As far my understanding goes, SparkGraphComputer doesn't work on instance of TinkerGraph and JanusGraph. It just works on instance of HadoopGraph. [Correct me if wrong].
So if that is scenario, we need to convert TinkerGraph (From subgraph step) into HadoopGraph before running an OLAP query on it. From all reference I found, it was done as following:
 
  1. Retrieve subgraph. Eg: subgraph = g.V().bothE().subgraph("sg").cap("sg").next()
  2. Save subgraph either to GraphSON or Kryo in file system.
  3. Depending on GraphSON or Kryo format, we define graphReader and graphWriter properties in .properties file. (I've added my properties file for reading from GraphSON).
  4. Create a Traversal object on it using SparkGraphComputer for doing OLAP queries on it.
 
Now, my query is that, is there some alternative to the above mentioned pipeline? Can I bypass file I/O to reduce ovehead? Something like in-memory conversion of tinkergraph into Hadoopgraph.
 
Reason we want this?
Sometime our Graph flows into huge size, something like around 100 million nodes. Saving such a huge GraphSON to File system contributes to huge overhead which is not desirable and hence it becomes better is such  File I/O can be avoided completely.

Thanks for any help.

Debasish Kanhar

unread,
Mar 7, 2018, 6:28:03 AM3/7/18
to JanusGraph users
Forgot to attach Hadoop Scpark configuration files.
hadoop config.txt

Debasish Kanhar

unread,
Mar 7, 2018, 2:51:03 PM3/7/18
to JanusGraph users
Came acros few more things which I used to play around. Looks like there is something like CassandraInputFormat which reads from Cassandra and does OLAP but looks like it doesn't support Cassandra 3 which we use in Production.
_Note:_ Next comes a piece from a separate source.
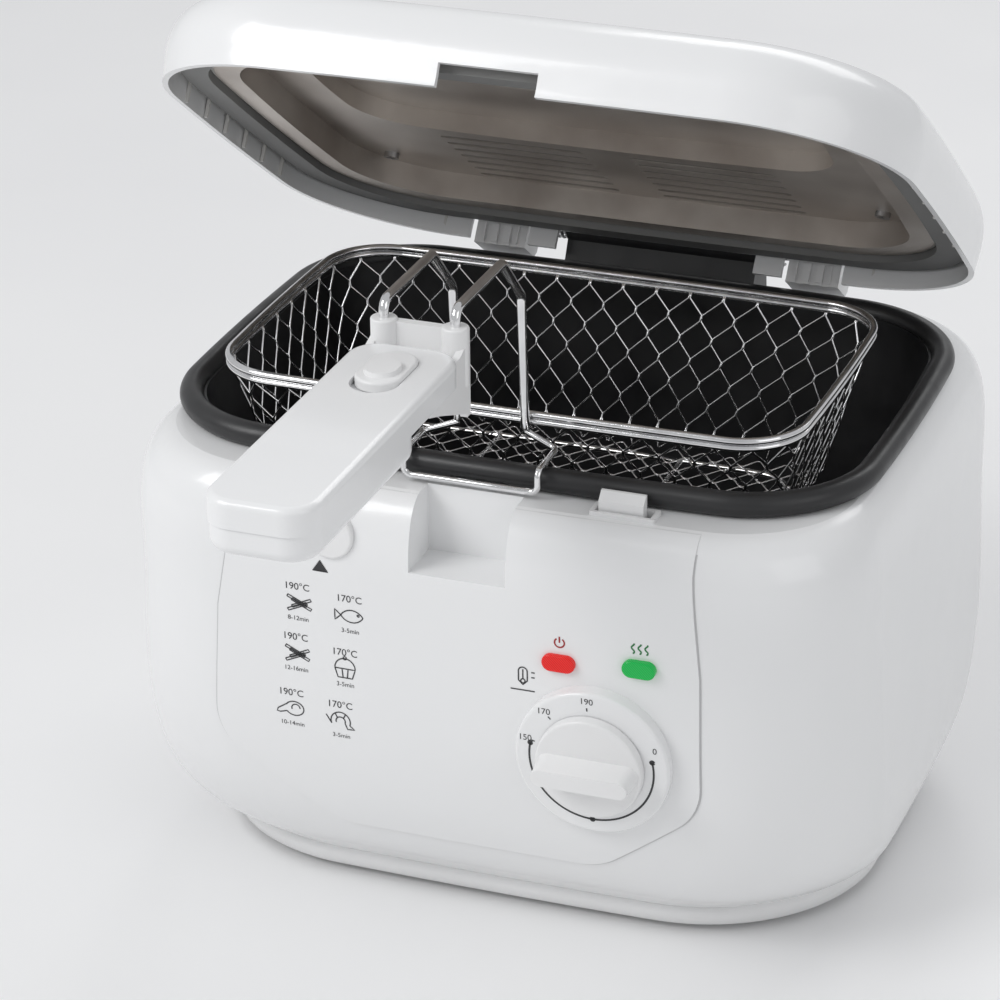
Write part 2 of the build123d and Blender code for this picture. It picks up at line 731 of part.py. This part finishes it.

I went through various Github issues, and it looks like known issue, but also you guys released a resolution for this in JG2.0 right?

If that is scenario, I tried the following things in my gremlin.hadoop.graphReader but all of them failed for various reasons. We can get into details of stacktraces if needed!

  1. org.janusgraph.hadoop.formats.cassandra.Cassandra3InputFormat
  2. org.janusgraph.hadoop.formats.cassandra.CassandraInputFormat
  3. org.janusgraph.hadoop.formats.cassandra.CqlBridgeRecordReader

Kinda stuck at this point for long. Anyy help really appreciated.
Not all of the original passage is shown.